| WHAT THE TASK ASKS |
Return exactly and only these lines: the first of the listing through the one containing "const BASE_CENTRE_X = 40.8;".

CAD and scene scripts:

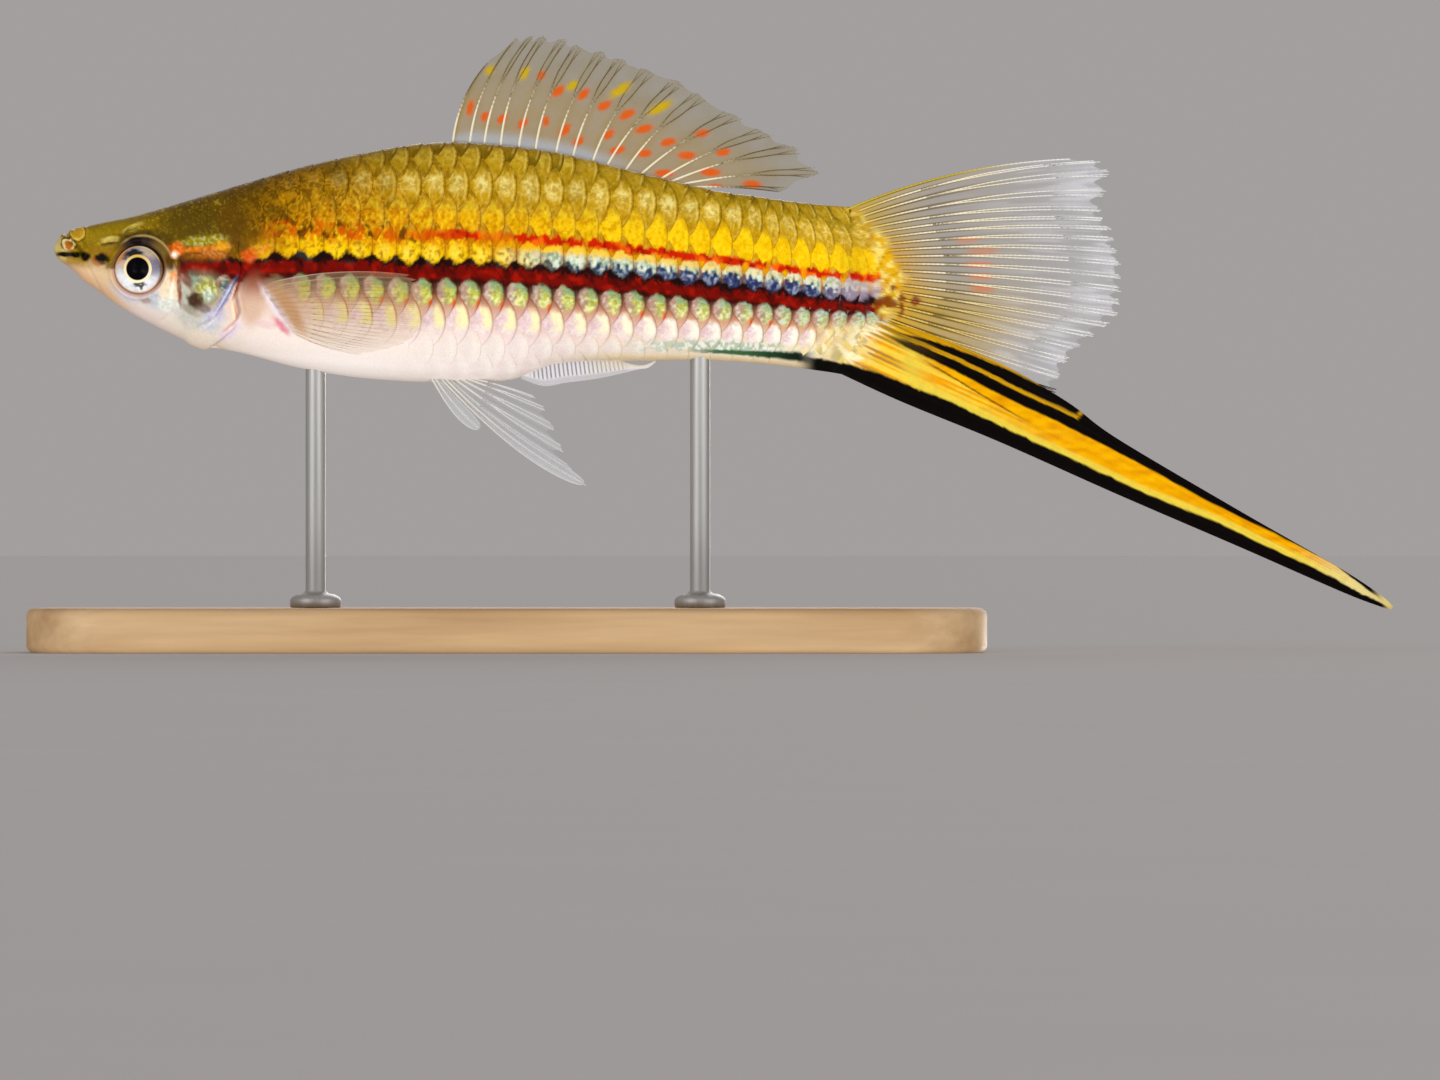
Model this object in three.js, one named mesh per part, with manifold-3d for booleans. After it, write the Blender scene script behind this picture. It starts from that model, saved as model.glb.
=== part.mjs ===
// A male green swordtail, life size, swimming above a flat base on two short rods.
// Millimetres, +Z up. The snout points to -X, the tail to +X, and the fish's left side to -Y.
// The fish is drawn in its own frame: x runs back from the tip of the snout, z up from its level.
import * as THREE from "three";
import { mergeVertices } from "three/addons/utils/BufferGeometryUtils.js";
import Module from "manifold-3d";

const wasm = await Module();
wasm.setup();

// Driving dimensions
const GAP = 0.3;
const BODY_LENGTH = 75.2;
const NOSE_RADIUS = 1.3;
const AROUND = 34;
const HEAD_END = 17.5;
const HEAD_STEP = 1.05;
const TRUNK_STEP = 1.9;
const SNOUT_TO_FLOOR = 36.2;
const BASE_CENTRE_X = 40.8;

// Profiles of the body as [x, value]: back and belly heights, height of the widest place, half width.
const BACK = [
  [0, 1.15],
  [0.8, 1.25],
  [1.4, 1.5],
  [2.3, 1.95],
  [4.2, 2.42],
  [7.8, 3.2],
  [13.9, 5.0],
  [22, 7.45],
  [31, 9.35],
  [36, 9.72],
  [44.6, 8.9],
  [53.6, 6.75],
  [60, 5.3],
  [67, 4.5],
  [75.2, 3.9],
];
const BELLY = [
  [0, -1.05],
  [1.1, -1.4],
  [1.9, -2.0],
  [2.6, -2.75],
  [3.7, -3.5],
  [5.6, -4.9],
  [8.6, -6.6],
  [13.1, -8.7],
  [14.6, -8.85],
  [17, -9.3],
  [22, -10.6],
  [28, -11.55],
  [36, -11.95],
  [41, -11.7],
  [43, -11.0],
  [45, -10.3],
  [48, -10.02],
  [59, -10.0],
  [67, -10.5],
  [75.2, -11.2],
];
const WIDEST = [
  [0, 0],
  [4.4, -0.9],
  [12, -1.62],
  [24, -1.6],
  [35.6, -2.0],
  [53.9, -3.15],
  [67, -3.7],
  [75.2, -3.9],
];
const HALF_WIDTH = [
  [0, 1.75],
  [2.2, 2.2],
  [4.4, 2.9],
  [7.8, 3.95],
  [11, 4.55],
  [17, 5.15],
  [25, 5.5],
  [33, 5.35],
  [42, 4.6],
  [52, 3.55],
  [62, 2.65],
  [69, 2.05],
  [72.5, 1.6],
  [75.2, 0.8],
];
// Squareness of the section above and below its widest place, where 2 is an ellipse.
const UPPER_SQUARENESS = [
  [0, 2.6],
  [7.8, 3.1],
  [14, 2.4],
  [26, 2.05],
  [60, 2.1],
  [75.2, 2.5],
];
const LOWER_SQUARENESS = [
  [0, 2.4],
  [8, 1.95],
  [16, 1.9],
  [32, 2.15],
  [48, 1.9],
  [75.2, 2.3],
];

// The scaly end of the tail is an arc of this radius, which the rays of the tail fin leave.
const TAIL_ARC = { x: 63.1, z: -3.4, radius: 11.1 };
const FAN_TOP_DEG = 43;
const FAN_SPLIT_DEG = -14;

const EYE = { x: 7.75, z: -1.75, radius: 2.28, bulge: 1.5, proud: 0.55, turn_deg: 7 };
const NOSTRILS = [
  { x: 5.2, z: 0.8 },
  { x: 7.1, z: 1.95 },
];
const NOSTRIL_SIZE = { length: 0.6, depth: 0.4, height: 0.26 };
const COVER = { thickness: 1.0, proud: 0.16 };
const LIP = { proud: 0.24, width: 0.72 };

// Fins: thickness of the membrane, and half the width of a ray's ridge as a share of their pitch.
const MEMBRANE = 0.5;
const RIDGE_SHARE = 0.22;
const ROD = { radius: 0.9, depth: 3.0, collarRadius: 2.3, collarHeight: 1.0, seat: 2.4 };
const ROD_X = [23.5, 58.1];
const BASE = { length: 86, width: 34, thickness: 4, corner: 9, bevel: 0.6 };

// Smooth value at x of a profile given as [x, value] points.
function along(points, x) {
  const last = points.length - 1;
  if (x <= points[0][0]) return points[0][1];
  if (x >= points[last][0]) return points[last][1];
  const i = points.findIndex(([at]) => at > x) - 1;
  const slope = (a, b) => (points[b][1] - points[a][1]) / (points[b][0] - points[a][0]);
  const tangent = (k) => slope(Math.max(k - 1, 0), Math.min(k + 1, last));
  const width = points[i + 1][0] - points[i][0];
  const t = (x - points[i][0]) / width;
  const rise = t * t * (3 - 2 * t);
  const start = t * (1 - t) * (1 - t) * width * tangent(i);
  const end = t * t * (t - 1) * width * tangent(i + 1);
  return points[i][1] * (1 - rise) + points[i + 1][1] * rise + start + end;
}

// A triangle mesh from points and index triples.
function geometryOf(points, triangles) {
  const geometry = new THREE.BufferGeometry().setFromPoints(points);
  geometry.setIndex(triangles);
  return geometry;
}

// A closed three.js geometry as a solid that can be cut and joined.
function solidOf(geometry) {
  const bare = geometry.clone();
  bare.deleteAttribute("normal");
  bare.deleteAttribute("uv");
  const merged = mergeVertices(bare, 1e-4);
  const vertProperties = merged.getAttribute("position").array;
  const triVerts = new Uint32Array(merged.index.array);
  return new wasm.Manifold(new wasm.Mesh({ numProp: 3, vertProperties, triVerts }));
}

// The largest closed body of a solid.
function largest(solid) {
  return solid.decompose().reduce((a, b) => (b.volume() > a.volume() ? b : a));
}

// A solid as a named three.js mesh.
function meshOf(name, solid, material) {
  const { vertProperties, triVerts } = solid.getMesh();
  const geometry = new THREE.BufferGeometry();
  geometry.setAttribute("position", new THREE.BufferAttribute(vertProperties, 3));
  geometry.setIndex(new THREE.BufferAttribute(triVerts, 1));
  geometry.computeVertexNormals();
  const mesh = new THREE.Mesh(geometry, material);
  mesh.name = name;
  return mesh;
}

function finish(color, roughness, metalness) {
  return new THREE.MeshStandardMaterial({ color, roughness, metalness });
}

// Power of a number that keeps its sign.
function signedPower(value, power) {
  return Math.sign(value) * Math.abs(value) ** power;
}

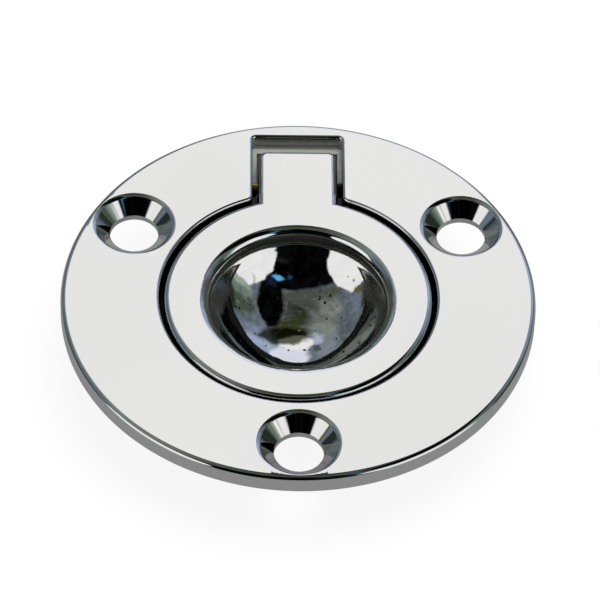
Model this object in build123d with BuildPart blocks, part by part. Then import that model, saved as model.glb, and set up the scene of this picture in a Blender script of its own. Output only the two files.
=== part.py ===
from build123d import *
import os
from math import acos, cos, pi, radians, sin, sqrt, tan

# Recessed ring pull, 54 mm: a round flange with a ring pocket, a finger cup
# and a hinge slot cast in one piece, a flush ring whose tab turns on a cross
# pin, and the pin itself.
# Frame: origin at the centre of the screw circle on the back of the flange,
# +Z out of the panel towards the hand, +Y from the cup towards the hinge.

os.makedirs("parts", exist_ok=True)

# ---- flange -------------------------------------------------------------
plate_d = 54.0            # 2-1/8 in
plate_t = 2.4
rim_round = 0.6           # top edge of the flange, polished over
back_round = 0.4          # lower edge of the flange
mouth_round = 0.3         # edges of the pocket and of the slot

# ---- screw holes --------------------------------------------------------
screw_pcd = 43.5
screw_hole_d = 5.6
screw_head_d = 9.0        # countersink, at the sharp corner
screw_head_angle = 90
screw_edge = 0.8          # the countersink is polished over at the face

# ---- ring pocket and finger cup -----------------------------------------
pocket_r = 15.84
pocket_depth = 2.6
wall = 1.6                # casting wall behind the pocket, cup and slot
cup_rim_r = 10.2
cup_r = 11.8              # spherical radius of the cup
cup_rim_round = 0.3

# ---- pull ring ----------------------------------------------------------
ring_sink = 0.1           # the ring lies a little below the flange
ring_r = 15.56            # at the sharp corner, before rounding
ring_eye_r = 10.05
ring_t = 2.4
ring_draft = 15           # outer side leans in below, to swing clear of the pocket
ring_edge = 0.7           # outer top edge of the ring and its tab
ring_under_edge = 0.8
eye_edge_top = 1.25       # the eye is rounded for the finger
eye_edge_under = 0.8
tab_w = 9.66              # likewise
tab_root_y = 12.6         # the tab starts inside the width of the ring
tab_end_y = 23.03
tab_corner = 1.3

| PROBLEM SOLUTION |
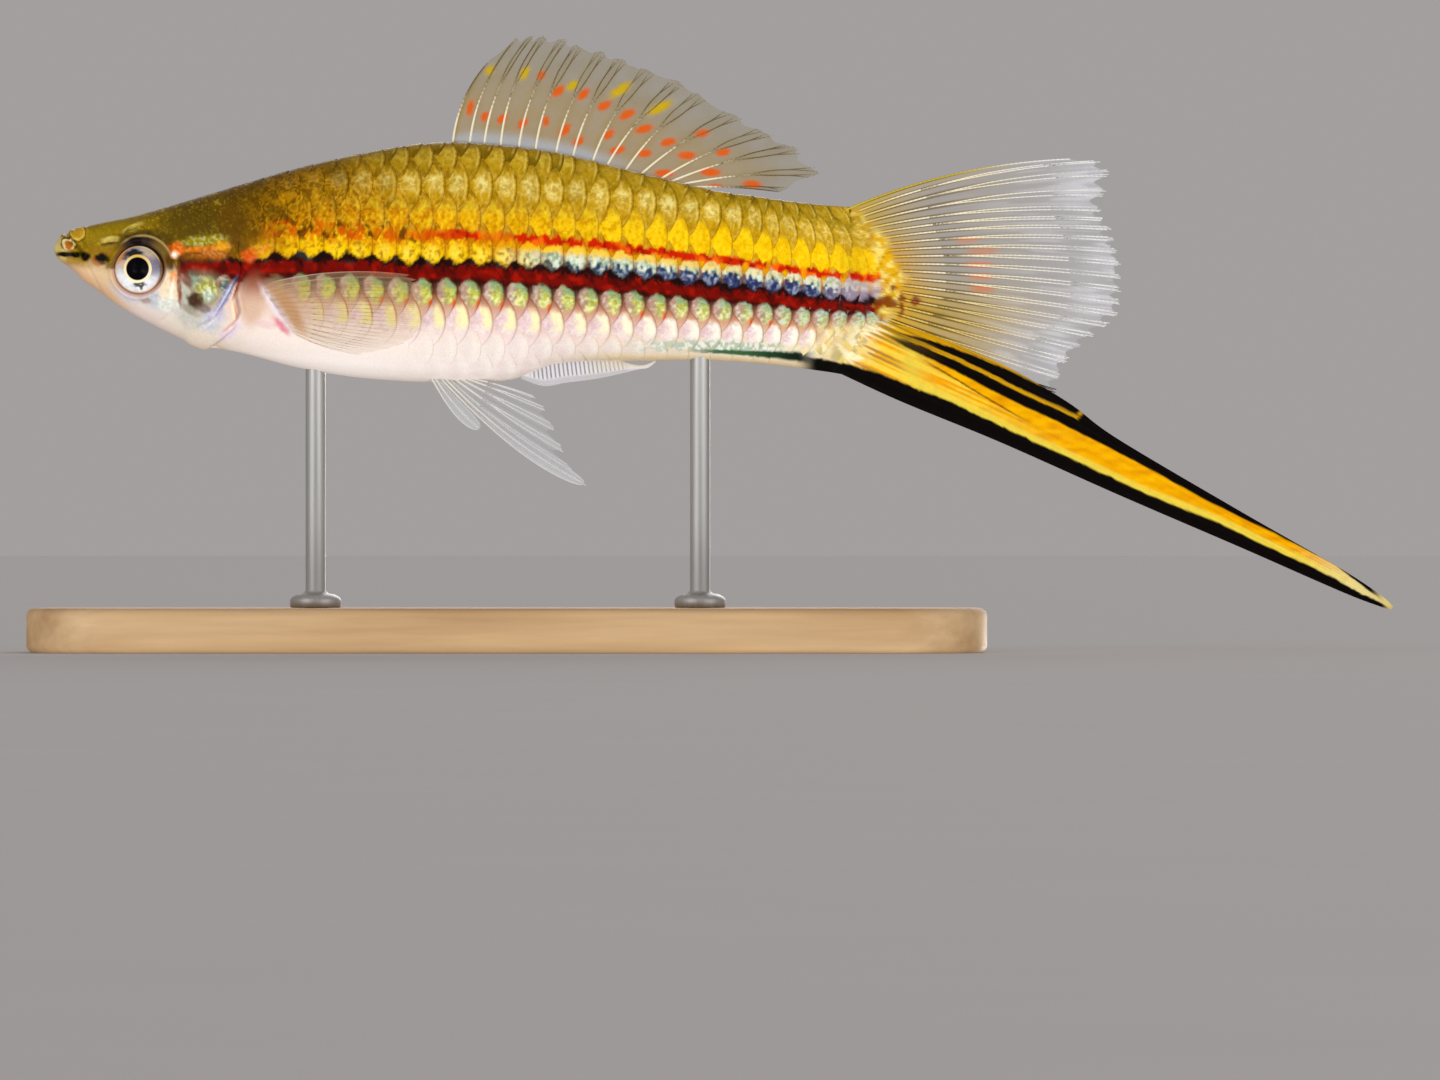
Model this object in three.js, one named mesh per part, with manifold-3d for booleans. After it, write the Blender scene script behind this picture. It starts from that model, saved as model.glb.
=== part.mjs ===
// A male green swordtail, life size, swimming above a flat base on two short rods.
// Millimetres, +Z up. The snout points to -X, the tail to +X, and the fish's left side to -Y.
// The fish is drawn in its own frame: x runs back from the tip of the snout, z up from its level.
import * as THREE from "three";
import { mergeVertices } from "three/addons/utils/BufferGeometryUtils.js";
import Module from "manifold-3d";

const wasm = await Module();
wasm.setup();

// Driving dimensions
const GAP = 0.3;
const BODY_LENGTH = 75.2;
const NOSE_RADIUS = 1.3;
const AROUND = 34;
const HEAD_END = 17.5;
const HEAD_STEP = 1.05;
const TRUNK_STEP = 1.9;
const SNOUT_TO_FLOOR = 36.2;
const BASE_CENTRE_X = 40.8;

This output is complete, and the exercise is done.